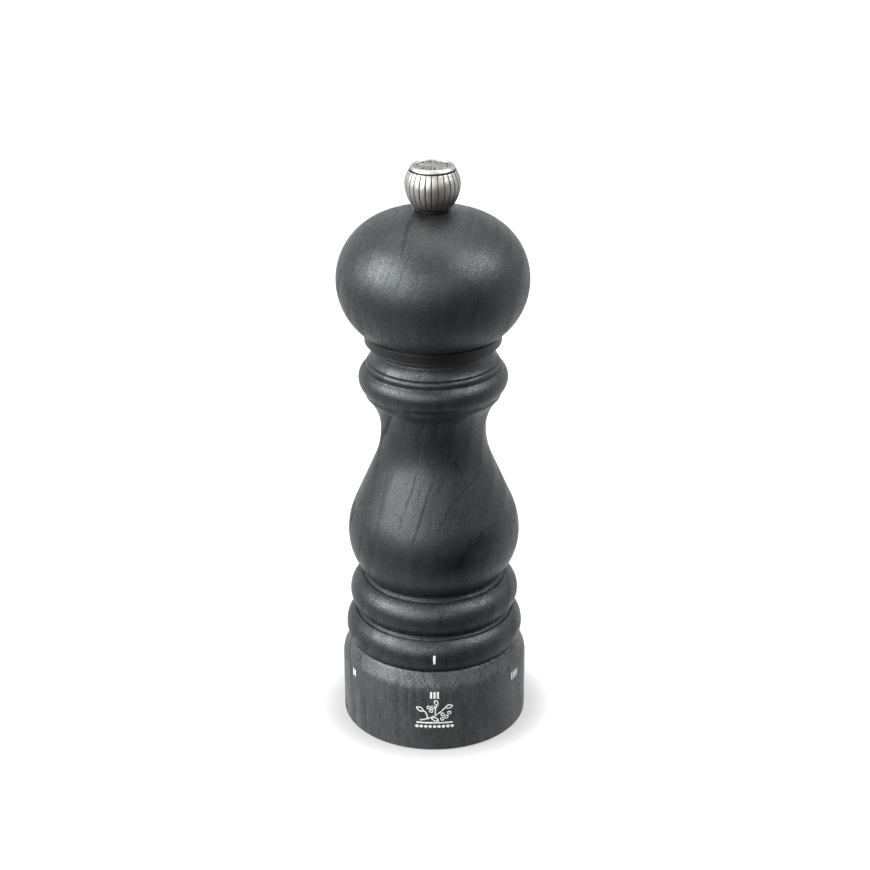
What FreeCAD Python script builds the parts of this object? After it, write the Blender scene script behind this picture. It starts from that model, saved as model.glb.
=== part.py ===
import FreeCAD, Part
import math
import os

import Sketcher

# A pepper mill of turned wood, 58 mm across and 180 mm high. Its base ring sets the grind.
# Origin: centre of the face it stands on. +Z up, +Y to the back. Millimetres throughout.

PARTS_FOLDER = "parts"
LEAST_CUT = 0.001

# Degrees about the mill's axis, anticlockwise from +X
HOUSING_SCREW_TURN = 30.0
SPIDER_ARM_TURN = 90.0
PLATE_SCREW_TURN = 45.0
SLEEVE_SCREW_TURN = 60.0
NOTCH_TURN = 30.0
CROWN_CLIP_TURN = 200.0
RETAINING_RING_TURN = 150.0

# Shares of a screw head's radius and height
SCREW_SLOT_HALF_WIDTH = 0.16
SCREW_SLOT_DEPTH = 0.45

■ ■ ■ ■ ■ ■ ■

• Given problem:
Recopy all the lines exactly as they appear.

• Output of the task:
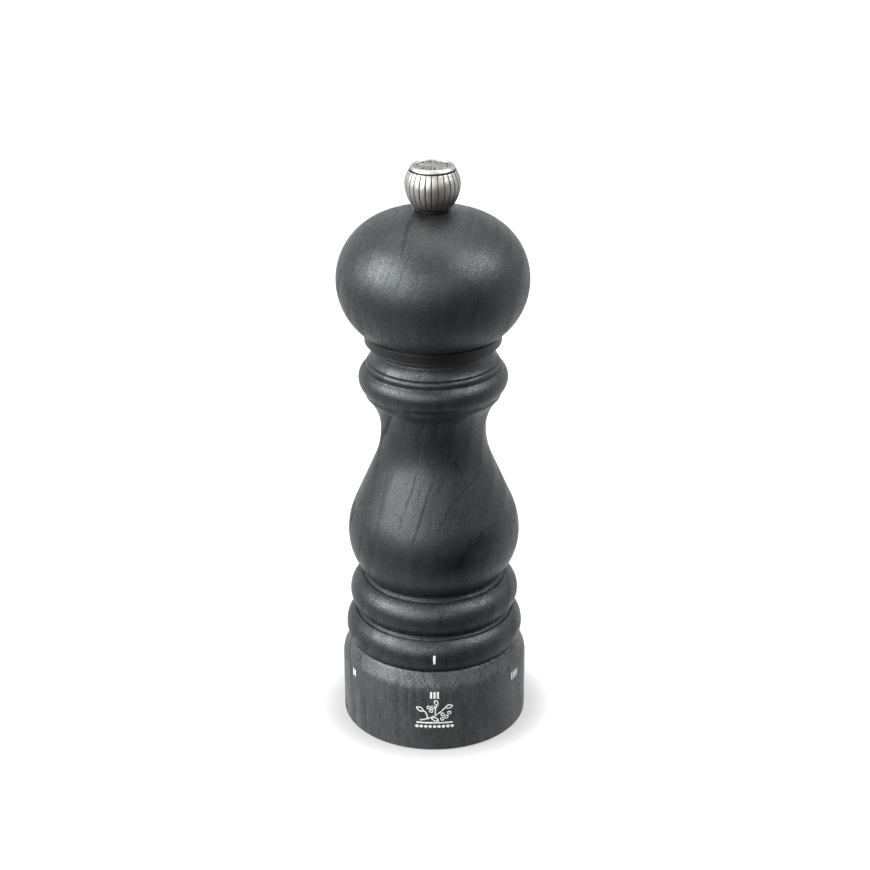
What FreeCAD Python script builds the parts of this object? After it, write the Blender scene script behind this picture. It starts from that model, saved as model.glb.
=== part.py ===
import FreeCAD, Part
import math
import os

import Sketcher

# A pepper mill of turned wood, 58 mm across and 180 mm high. Its base ring sets the grind.
# Origin: centre of the face it stands on. +Z up, +Y to the back. Millimetres throughout.

PARTS_FOLDER = "parts"
LEAST_CUT = 0.001

# Degrees about the mill's axis, anticlockwise from +X
HOUSING_SCREW_TURN = 30.0
SPIDER_ARM_TURN = 90.0
PLATE_SCREW_TURN = 45.0
SLEEVE_SCREW_TURN = 60.0
NOTCH_TURN = 30.0
CROWN_CLIP_TURN = 200.0
RETAINING_RING_TURN = 150.0

# Shares of a screw head's radius and height
SCREW_SLOT_HALF_WIDTH = 0.16
SCREW_SLOT_DEPTH = 0.45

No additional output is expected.